Efficiently and with great skill Patrik and his Russian mechanic Dimitry welded up my luggage rack. Since they didn’t have any fitting break pads they just glued a fresh breaking substrate on the old ones. They recommended me to do nothing about the bent front rim, which is my preferred course of action in most situations of life.

MuzToo motorcycle rental park.

Patrik with Rocinante.

Freshly padded break pad.

It felt quite good to be able to break again.

The next day I went towards Bishkek. The freshly welded luggage rack was much stiffer than before, coupling the panniers tightly to the rear end, and the machine was a lot more pleasant to drive. I passed the walnut forests of Jalal Abad, went along the Uzbek border and up into the mountains towards Toktogul lake. The scenery was a welcome change from the deserts of Uzbekistan and Kazakhstan of the past weeks.

On the way along the curvy M41 I passed the site of a fresh accident. I’d seen some pretty severe accidents in Kazakhstan but thid one was the first where my camera was on. Accidents are quite a common occurrence in this part of the world since the giving of fucks has been outlawed on the streets of all countries ending with -stan and, by geographical proximity, Georgia and Azerbaijan. Particularly severely punishable offenses include breaking for or avoiding people and other vehicles. Lesser crimes include but are not limited to stopping at red lights and driving within the speed limit.

Accident near Toktogul Accident near Toktogul (video)

Toktogul Reservoir, Kyrgystan Toktogul Reservoir, Kyrgystan (video)

Cautiously I went on. The Tien Shan highway was climbing higher and higher up the Talas Altoo mountains. After Toktogul it started getting cold. The green but treeless plateau is only inhabited in the summer and has yurts of herders strewn all over it. It was late afternoon when I passed the Ala-Bel Pass at 3184m and evening when I passed the Töö Pass tunnel at 3229m. The light was getting dim and it was getting foggy. I wanted to camp somewhere but felt it would be really cold at night, so I decided to go down a few thousand meters and camp there.

In the end I found a nice spot on about 1500m, made my first working Coke can stove and went to sleep beside a small river in a creek.

The next day I went to the Burana tower and stayed there for a few hours, reading and relaxing. In the late afternoon I rode back to Bishkek and was stopped by the police. I had been speeding, i.e. riding at the speed everybody else was. Unfortunately, I agreed to pay a bribe of 30€, which was far too much. Angry with myself, I entered Bishkek when suddenly an SUV stopped beside me. Stanislav, a friend of Patrik from Osh, was telling me that there was a biker club in Bishkek and invited me to join.

At the club I met the owner of the only Kawasaki KLR 650 in Bishkek and we chatted for some time.

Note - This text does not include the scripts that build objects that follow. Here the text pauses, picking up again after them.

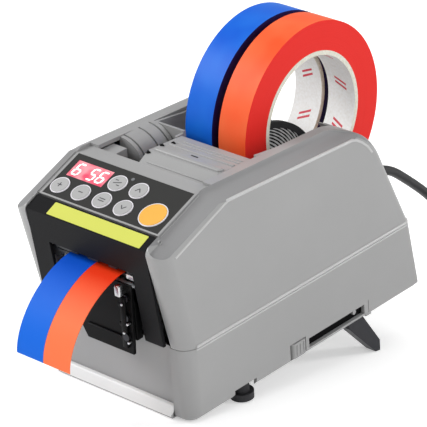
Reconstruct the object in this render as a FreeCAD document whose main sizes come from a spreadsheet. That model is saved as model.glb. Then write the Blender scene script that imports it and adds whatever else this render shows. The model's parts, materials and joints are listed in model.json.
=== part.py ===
"""Electric tape dispenser for two rolls of tape, standing on its fold-out rear legs.

The machine is drawn level, in its own frame: X across, Y from front to back with 0 at the middle of the base,
Z up from the lower edge of the base. At the end everything is turned about X by the angle that the rear legs
give it, so that its feet stand on Z = 0 with the origin under the middle of the machine. Millimetres.
"""
import FreeCAD
import Part
import Sketcher

import math
import os

from FreeCAD import Placement, Rotation, Vector

os.makedirs("parts", exist_ok=True)
doc = FreeCAD.newDocument("TapeDispenser")

# Driving sizes

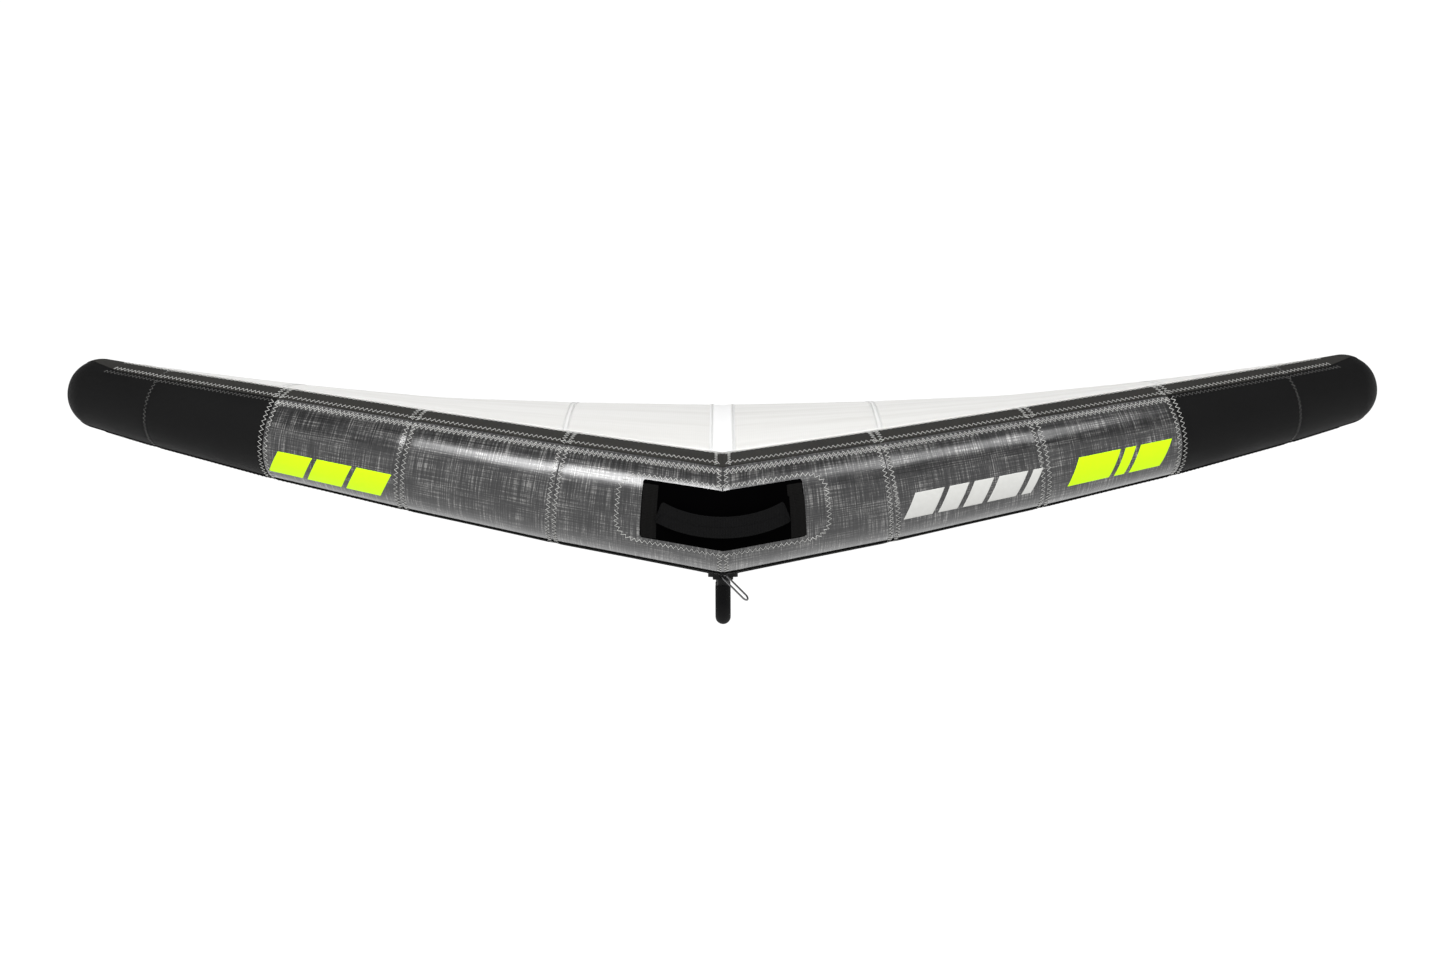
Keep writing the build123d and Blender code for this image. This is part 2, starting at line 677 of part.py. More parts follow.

Later I had the best shashlik I’d ever had. The big chunks of lamb had been roasted on coal to the perfect condition, served on a bed of sliced onion and came with a garlic-tomato sauce. The bikers were having a karaoke night, we had some beer and I went to sleep in the club house.

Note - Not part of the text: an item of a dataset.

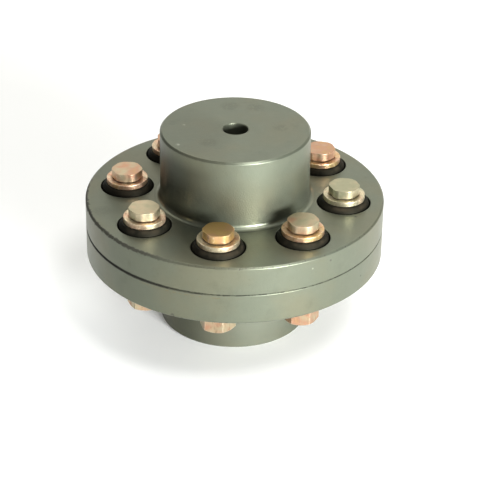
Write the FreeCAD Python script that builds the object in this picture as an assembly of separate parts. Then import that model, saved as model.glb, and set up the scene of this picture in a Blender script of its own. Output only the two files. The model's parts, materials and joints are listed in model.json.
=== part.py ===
"""Flexible flanged shaft coupling with rubber-bushed pins, nominal outside diameter 180 mm.

Two flanged hubs stand face to face on one vertical axis. Eight pins hold them together: each one
passes through a rubber bush in the upper flange and a reamed hole in the lower flange, and is
drawn up by a nut on a split spring washer.

The frame's origin is the centre of the lower hub's end face, with +Z up the shaft axis.
All lengths are in millimetres and all angles in degrees.
"""

import FreeCAD
import Part

import math
import os

from FreeCAD import Vector

# Flanged hubs
hub_diameter = 90.0
pilot_bore = 15.0
upper_hub_length = 61.5
lower_hub_length = 64.0
upper_flange_thickness = 18.0
lower_flange_thickness = 19.0
flange_edge_chamfer = 1.0
hub_end_chamfer = 1.2
mating_edge_chamfer = 0.5
bore_edge_chamfer = 0.5
hub_foot_radius = 3.0

# Pin circle
pin_count = 8
first_pin_angle = -98.0
pin_axis_from_hub = 21.0
pin_axis_from_rim = 24.0
hole_edge_chamfer = 0.3

# Coupling pins
pin_diameter = 14.0
thread_step = 1.0
thread_runout = 2.0
thread_tail = 0.2
pin_end_chamfer = 1.0
head_shoulder = 1.5
head_height = 5.5
head_corner_chamfer = 0.5
bearing_face_height = 0.4
bearing_face_inset = 0.4
head_turns = (2.0, 54.5, 53.0, 45.0, 20.0, 33.0, 59.0, 11.5)

# Rubber bushes
bush_wall = 8.25
bush_standout = 3.0
bush_taper_width = 1.75
bush_taper_length = 3.0

# Washers at both ends of each bush
washer_width = 5.5
head_washer_thickness = 3.0
distance_washer_thickness = 3.0
washer_edge_chamfer = 0.6

# Split spring washers, each still open by the rise from one end to the other
spring_section_width = 4.2
spring_section_thickness = 3.0
spring_openings = (2.1, 4.1, 3.0, 3.4, 2.6, 3.2, 2.8, 3.0)
spring_split_angle = 14.0
split_step_angle = 137.5

# Hexagon nuts
nut_wall = 3.5
nut_height = 10.8
nut_corner_chamfer = 1.9
nut_turns = (46.4, 59.2, 21.0, 38.0, 9.0, 50.0, 28.0, 57.0)

# Slope of the cones that chamfer the corners of heads and nuts
hexagon_chamfer_angle = 30.0

# Clearances, each on the radius
bush_in_hole = 0.75
bush_on_pin = 0.1
washer_on_pin = 0.2
pin_in_flange = 0.05
spring_on_thread = 0.15
nut_on_thread = 0.05

# Diameters and widths that follow from the sizes above
pin_circle_diameter = hub_diameter + 2 * pin_axis_from_hub
flange_diameter = pin_circle_diameter + 2 * pin_axis_from_rim
thread_diameter = pin_diameter - 2 * thread_step
head_across_flats = pin_diameter + 2 * head_shoulder
nut_across_flats = thread_diameter + 2 * nut_wall
washer_diameter = pin_diameter + 2 * washer_width
bush_diameter = pin_diameter + 2 * bush_wall

# Heights that follow from the sizes above
mating_plane = lower_hub_length
upper_flange_back = mating_plane + upper_flange_thickness
lower_flange_back = mating_plane - lower_flange_thickness
bush_bottom = mating_plane + distance_washer_thickness
bush_top = upper_flange_back + bush_standout
head_seat = bush_top + head_washer_thickness
lowest_nut_top = lower_flange_back - spring_section_thickness - max(spring_openings)
pin_end = lowest_nut_top - nut_height - thread_tail

# How far a cutting tool or envelope reaches past the faces that it cuts
overrun = 1.0

Z_AXIS = Vector(0, 0, 1)
ORIGIN = Vector(0, 0, 0)


def point(radius, height):
    """Gives a point of a half section, at a radius from the axis and a height along it."""
    return Vector(radius, 0, height)


def turned(points):
    """Makes the solid that a closed half section of straight runs sweeps round the Z axis."""
    section = Part.Face(Part.makePolygon(points + [points[0]]))
    return section.revolve(ORIGIN, Z_AXIS, 360)


def drill(radius, bottom, top, flare):
    """Makes a cutting tool for a hole from bottom to top whose two mouths flare outwards."""
    wide = radius + flare + overrun
    return turned([
        point(0, bottom - overrun),
        point(wide, bottom - overrun),
        point(radius, bottom + flare),
        point(radius, top - flare),
        point(wide, top + overrun),
        point(0, top + overrun),
    ])


def flanged_hub(length, flange_thickness):
    """Makes a hub and flange in one piece, its mating face at z = 0 and its hub end at z = length."""
    flange_radius = flange_diameter / 2
    hub_radius = hub_diameter / 2
    bore_radius = pilot_bore / 2
    foot_centre = point(hub_radius + hub_foot_radius, flange_thickness + hub_foot_radius)
    foot_reach = hub_foot_radius * math.sqrt(0.5)
    foot_start = point(hub_radius + hub_foot_radius, flange_thickness)
    foot_middle = foot_centre - Vector(foot_reach, 0, foot_reach)
    foot_end = point(hub_radius, flange_thickness + hub_foot_radius)

    flange_side = [
        point(bore_radius, bore_edge_chamfer),
        point(bore_radius + bore_edge_chamfer, 0),
        point(flange_radius - mating_edge_chamfer, 0),
        point(flange_radius, mating_edge_chamfer),
        point(flange_radius, flange_thickness - flange_edge_chamfer),
        point(flange_radius - flange_edge_chamfer, flange_thickness),
        foot_start,
    ]
    hub_side = [
        foot_end,
        point(hub_radius, length - hub_end_chamfer),
        point(hub_radius - hub_end_chamfer, length),
        point(bore_radius + bore_edge_chamfer, length),
        point(bore_radius, length - bore_edge_chamfer),
        point(bore_radius, bore_edge_chamfer),
    ]
    edges = Part.makePolygon(flange_side).Edges
    edges.append(Part.Arc(foot_start, foot_middle, foot_end).toShape())
    edges += Part.makePolygon(hub_side).Edges
    section = Part.Face(Part.Wire(edges))
    return section.revolve(ORIGIN, Z_AXIS, 360)


def pin_places():
    """Lists each pin's number, and the placement that carries a part from the shaft axis to it."""
    places = []
    for number in range(pin_count):
        angle = math.radians(first_pin_angle + number * 360 / pin_count)
        radius = pin_circle_diameter / 2
        places.append((number, Vector(radius * math.cos(angle), radius * math.sin(angle), 0)))
    return places


def with_holes(body, tool):
    """Cuts the tool's hole out of the body at every pin's place."""
    tools = [tool.translated(place) for number, place in pin_places()]
    return body.cut(tools)


def upper_flanged_hub():
    """Makes the upper half, its hub upwards, with a wide hole for each rubber bush."""
    body = flanged_hub(upper_hub_length, upper_flange_thickness)
    body.translate(Vector(0, 0, mating_plane))
    hole_radius = bush_diameter / 2 + bush_in_hole
    return with_holes(body, drill(hole_radius, mating_plane, upper_flange_back, hole_edge_chamfer))


def lower_flanged_hub():
    """Makes the lower half, its hub downwards, with a reamed hole for each pin."""
    body = flanged_hub(lower_hub_length, lower_flange_thickness)
    body.rotate(ORIGIN, Vector(1, 0, 0), 180)
    body.translate(Vector(0, 0, mating_plane))
    hole_radius = pin_diameter / 2 + pin_in_flange
    return with_holes(body, drill(hole_radius, lower_flange_back, mating_plane, hole_edge_chamfer))


def hexagon(across_flats, corner_chamfer, bottom, top, turn):
    """Makes a hexagon prism with a corner at the angle turn, its corners chamfered at both ends."""
    corner_radius = across_flats / math.sqrt(3)
    corners = []
    for side in range(7):
        angle = math.radians(turn + 60 * side)
        corners.append(Vector(corner_radius * math.cos(angle), corner_radius * math.sin(angle), bottom))
    prism = Part.Face(Part.makePolygon(corners)).extrude(Vector(0, 0, top - bottom))

    face_radius = corner_radius - corner_chamfer
    slope = math.tan(math.radians(hexagon_chamfer_angle))
    reach = corner_radius + overrun
    drop = (reach - face_radius) * slope
    envelope = turned([
        point(0, bottom),
        point(face_radius, bottom),
        point(reach, bottom + drop),
        point(reach, top - drop),
        point(face_radius, top),
        point(0, top),
    ])
    return prism.common(envelope)


def coupling_pin(turn):
    """Makes a pin in one piece: hexagon head on a bearing face, plain shank, and thread left plain."""
    bearing_radius = head_across_flats / 2 - bearing_face_inset
    hexagon_bottom = head_seat + bearing_face_height
    shank_radius = pin_diameter / 2
    thread_radius = thread_diameter / 2
    shank_end = lower_flange_back + thread_runout
    stem = turned([
        point(0, hexagon_bottom),
        point(bearing_radius, hexagon_bottom),
        point(bearing_radius, head_seat),
        point(shank_radius, head_seat),
        point(shank_radius, shank_end + thread_step),
        point(thread_radius, shank_end),
        point(thread_radius, pin_end + pin_end_chamfer),
        point(thread_radius - pin_end_chamfer, pin_end),
        point(0, pin_end),
    ])
    head_top = head_seat + head_height
    head = hexagon(head_across_flats, head_corner_chamfer, hexagon_bottom, head_top, turn)
    return head.fuse(stem).removeSplitter()


def rubber_bush():
    """Makes a rubber bush, tapered at both ends, that stands on the distance washer."""
    bore_radius = pin_diameter / 2 + bush_on_pin
    outer_radius = bush_diameter / 2
    end_radius = outer_radius - bush_taper_width
    return turned([
        point(bore_radius, bush_bottom),
        point(end_radius, bush_bottom),
        point(outer_radius, bush_bottom + bush_taper_length),
        point(outer_radius, bush_top - bush_taper_length),
        point(end_radius, bush_top),
        point(bore_radius, bush_top),
    ])


def round_washer(thickness, bottom):
    """Makes a flat round washer for the pin's shank, its two outer edges broken."""
    bore_radius = pin_diameter / 2 + washer_on_pin
    rim_radius = washer_diameter / 2
    top = bottom + thickness
    return turned([
        point(bore_radius, bottom),
        point(rim_radius - washer_edge_chamfer, bottom),
        point(rim_radius, bottom + washer_edge_chamfer),
        point(rim_radius, top - washer_edge_chamfer),
        point(rim_radius - washer_edge_chamfer, top),
        point(bore_radius, top),
    ])


def spring_washer(opening, turn):
    """Makes an open split ring of square section that climbs from the nut to the lower flange."""
    inner_radius = thread_diameter / 2 + spring_on_thread
    middle_radius = inner_radius + spring_section_width / 2
    turned_share = 1 - spring_split_angle / 360
    pitch = opening / turned_share
    spine = Part.makeHelix(pitch, opening, middle_radius)
    outer_radius = inner_radius + spring_section_width
    section = Part.makePolygon([
        point(inner_radius, 0),
        point(outer_radius, 0),
        point(outer_radius, spring_section_thickness),
        point(inner_radius, spring_section_thickness),
        point(inner_radius, 0),
    ])
    sweep = Part.BRepOffsetAPI.MakePipeShell(spine)
    sweep.setBiNormalMode(Z_AXIS)
    sweep.add(section)
    sweep.build()
    sweep.makeSolid()
    ring = sweep.shape()
    ring.rotate(ORIGIN, Z_AXIS, turn)
    ring.translate(Vector(0, 0, lower_flange_back - spring_section_thickness - opening))
    return ring


def hex_nut(opening, turn):
    """Makes a hexagon nut that bears on its spring washer, its bore left plain for the thread."""
    top = lower_flange_back - spring_section_thickness - opening
    bottom = top - nut_height
    blank = hexagon(nut_across_flats, nut_corner_chamfer, bottom, top, turn)
    bore_radius = thread_diameter / 2 + nut_on_thread
    return blank.cut(drill(bore_radius, bottom, top, hole_edge_chamfer))


def export(name, shape):
    """Writes one piece to its own file, as one solid."""
    solid = shape.Solids[0]
    solid.exportStep("parts/" + name + ".step")


def main():
    """Builds every piece and writes it."""
    os.makedirs("parts", exist_ok=True)
    export("upper_flanged_hub", upper_flanged_hub())
    export("lower_flanged_hub", lower_flanged_hub())

    bush = rubber_bush()
    head_washer = round_washer(head_washer_thickness, bush_top)
    distance_washer = round_washer(distance_washer_thickness, mating_plane)

    for number, place in pin_places():
        suffix = "_" + str(number + 1)
        head_turn = head_turns[number % len(head_turns)]
        nut_turn = nut_turns[number % len(nut_turns)]
        split_turn = split_step_angle * number
        opening = spring_openings[number % len(spring_openings)]
        export("coupling_pin" + suffix, coupling_pin(head_turn).translated(place))
        export("head_washer" + suffix, head_washer.translated(place))
        export("rubber_bush" + suffix, bush.translated(place))
        export("distance_washer" + suffix, distance_washer.translated(place))
        export("spring_washer" + suffix, spring_washer(opening, split_turn).translated(place))
        export("hex_nut" + suffix, hex_nut(opening, nut_turn).translated(place))


main()
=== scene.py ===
"""Looks of a flexible pin coupling: painted castings, plated pins and nuts, and rubber bushes.

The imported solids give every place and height, and each class below holds the sizes of its own
pieces. Lengths are in metres, and angles in radians unless a name says degrees.
"""

from __future__ import annotations

import json
import logging
import math
from collections.abc import Callable, Sequence
from dataclasses import dataclass
from enum import Enum
from functools import partial
from typing import ClassVar

import bmesh
import bpy
from bmesh.types import BMEdge, BMFace, BMVert
from bpy.types import Material, Node, NodeSocket
from mathutils import Matrix, Vector

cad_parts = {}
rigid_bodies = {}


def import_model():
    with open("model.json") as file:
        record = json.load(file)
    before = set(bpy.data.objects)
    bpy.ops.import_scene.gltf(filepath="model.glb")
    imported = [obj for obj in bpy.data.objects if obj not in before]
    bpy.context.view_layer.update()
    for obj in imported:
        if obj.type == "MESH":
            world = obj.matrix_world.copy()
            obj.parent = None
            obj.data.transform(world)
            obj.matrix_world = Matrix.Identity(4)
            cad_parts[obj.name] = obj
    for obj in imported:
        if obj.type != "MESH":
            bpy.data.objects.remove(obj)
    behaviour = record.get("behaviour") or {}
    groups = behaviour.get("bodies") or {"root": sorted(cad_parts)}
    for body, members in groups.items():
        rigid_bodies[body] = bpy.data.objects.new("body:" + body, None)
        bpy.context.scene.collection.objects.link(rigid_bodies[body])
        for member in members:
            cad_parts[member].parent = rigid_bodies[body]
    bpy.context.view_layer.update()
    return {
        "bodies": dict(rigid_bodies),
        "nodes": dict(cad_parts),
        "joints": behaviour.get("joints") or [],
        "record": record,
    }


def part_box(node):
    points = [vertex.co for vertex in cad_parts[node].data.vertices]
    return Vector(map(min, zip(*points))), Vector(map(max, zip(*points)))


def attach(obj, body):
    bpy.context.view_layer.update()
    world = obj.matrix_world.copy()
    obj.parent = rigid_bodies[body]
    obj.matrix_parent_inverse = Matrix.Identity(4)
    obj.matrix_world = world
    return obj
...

Perchi motorcycle club, Bishkek.

Biker karaoke!

Victor with his ‘05 Kawasaki KLR with 95’000km

The club house had rooms with large windows that couldn’t be opened. During the day, the greenhouse-like structure heated up to >60°C, and at night there is no way to let the cool air in, so I changed to a hostel with air condition for the next night.

At the hostel I met Tibor from Hungary who had taken a route very similar to mine with his BMW GS 650. He’d been stuck in Bishkek for the past five weeks waiting for replacement parts for his engine that had suffered damage to the cylinder head after overheating due to a radiator leak.

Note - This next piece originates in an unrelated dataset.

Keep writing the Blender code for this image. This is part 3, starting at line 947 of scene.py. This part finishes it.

The next day I tried to find out how to get a Russian visa. I had abandoned my plan to go through China. Time was running out and no reports of people who were able to enter China on vehicles without hiring an expensive guide and going through a lot of hassle to get a local driving licence had filtered through, so I was planning to end my trip in Ulan Bataar. Visa requirements for Kazakhstan had been waived for Swiss citizens in mid July, so I just needed to get a visa to pass through 300km of Russian territory to reach Mongolia.